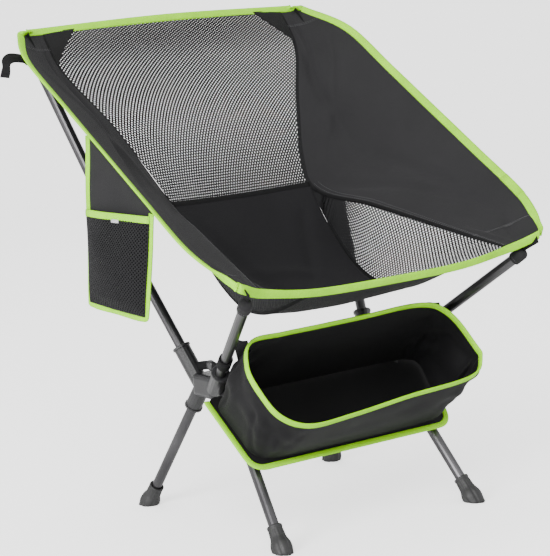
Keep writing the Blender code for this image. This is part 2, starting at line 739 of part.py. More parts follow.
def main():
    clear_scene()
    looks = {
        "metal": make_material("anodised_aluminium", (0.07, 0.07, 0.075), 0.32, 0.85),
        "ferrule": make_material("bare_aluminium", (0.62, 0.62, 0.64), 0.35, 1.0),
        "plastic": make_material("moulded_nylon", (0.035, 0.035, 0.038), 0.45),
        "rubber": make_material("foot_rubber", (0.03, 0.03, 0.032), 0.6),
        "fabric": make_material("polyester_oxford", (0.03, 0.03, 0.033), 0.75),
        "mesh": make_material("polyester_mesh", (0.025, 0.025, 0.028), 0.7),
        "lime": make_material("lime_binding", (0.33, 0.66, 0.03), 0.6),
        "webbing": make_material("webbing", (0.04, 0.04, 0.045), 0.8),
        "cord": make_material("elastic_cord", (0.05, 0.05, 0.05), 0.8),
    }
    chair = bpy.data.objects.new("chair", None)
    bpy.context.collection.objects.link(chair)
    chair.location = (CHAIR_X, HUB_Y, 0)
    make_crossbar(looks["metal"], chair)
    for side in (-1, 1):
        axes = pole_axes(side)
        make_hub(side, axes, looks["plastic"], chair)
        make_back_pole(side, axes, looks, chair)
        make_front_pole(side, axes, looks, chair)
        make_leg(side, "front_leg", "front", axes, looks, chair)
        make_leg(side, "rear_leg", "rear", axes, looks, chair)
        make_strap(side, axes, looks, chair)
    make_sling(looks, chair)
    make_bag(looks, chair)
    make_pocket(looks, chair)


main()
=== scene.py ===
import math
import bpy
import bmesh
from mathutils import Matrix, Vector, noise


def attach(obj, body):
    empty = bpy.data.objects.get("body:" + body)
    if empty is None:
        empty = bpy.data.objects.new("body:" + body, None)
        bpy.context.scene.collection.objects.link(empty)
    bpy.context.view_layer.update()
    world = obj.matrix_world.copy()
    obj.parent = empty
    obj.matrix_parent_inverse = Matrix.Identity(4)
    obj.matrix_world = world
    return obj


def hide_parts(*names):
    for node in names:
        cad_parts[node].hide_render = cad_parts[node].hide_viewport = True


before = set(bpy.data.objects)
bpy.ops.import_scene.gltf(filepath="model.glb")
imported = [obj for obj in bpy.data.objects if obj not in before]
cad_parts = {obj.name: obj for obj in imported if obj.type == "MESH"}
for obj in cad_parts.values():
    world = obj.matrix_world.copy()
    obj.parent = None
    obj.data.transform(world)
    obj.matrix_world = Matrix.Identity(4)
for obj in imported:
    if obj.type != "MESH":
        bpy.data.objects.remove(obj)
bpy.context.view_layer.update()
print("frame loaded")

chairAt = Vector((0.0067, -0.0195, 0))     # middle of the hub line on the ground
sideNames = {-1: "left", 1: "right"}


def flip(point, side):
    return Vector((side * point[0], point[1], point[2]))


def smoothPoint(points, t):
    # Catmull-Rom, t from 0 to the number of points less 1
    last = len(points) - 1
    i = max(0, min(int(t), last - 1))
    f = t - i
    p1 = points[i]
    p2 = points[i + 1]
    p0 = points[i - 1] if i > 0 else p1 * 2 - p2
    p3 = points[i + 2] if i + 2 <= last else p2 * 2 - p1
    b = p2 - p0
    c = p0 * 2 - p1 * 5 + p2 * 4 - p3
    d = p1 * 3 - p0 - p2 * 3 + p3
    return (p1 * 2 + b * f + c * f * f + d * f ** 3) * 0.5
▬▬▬
* The task
Within the listing above, give again exactly every line from the line with "chair.location = (CHAIR_X, HUB_Y, 0)" through the line with "for node in", both included, and no other line.

* Finished exercise
    chair.location = (CHAIR_X, HUB_Y, 0)
    make_crossbar(looks["metal"], chair)
    for side in (-1, 1):
        axes = pole_axes(side)
        make_hub(side, axes, looks["plastic"], chair)
        make_back_pole(side, axes, looks, chair)
        make_front_pole(side, axes, looks, chair)
        make_leg(side, "front_leg", "front", axes, looks, chair)
        make_leg(side, "rear_leg", "rear", axes, looks, chair)
        make_strap(side, axes, looks, chair)
    make_sling(looks, chair)
    make_bag(looks, chair)
    make_pocket(looks, chair)


main()
=== scene.py ===
import math
import bpy
import bmesh
from mathutils import Matrix, Vector, noise


def attach(obj, body):
    empty = bpy.data.objects.get("body:" + body)
    if empty is None:
        empty = bpy.data.objects.new("body:" + body, None)
        bpy.context.scene.collection.objects.link(empty)
    bpy.context.view_layer.update()
    world = obj.matrix_world.copy()
    obj.parent = empty
    obj.matrix_parent_inverse = Matrix.Identity(4)
    obj.matrix_world = world
    return obj


def hide_parts(*names):
    for node in names:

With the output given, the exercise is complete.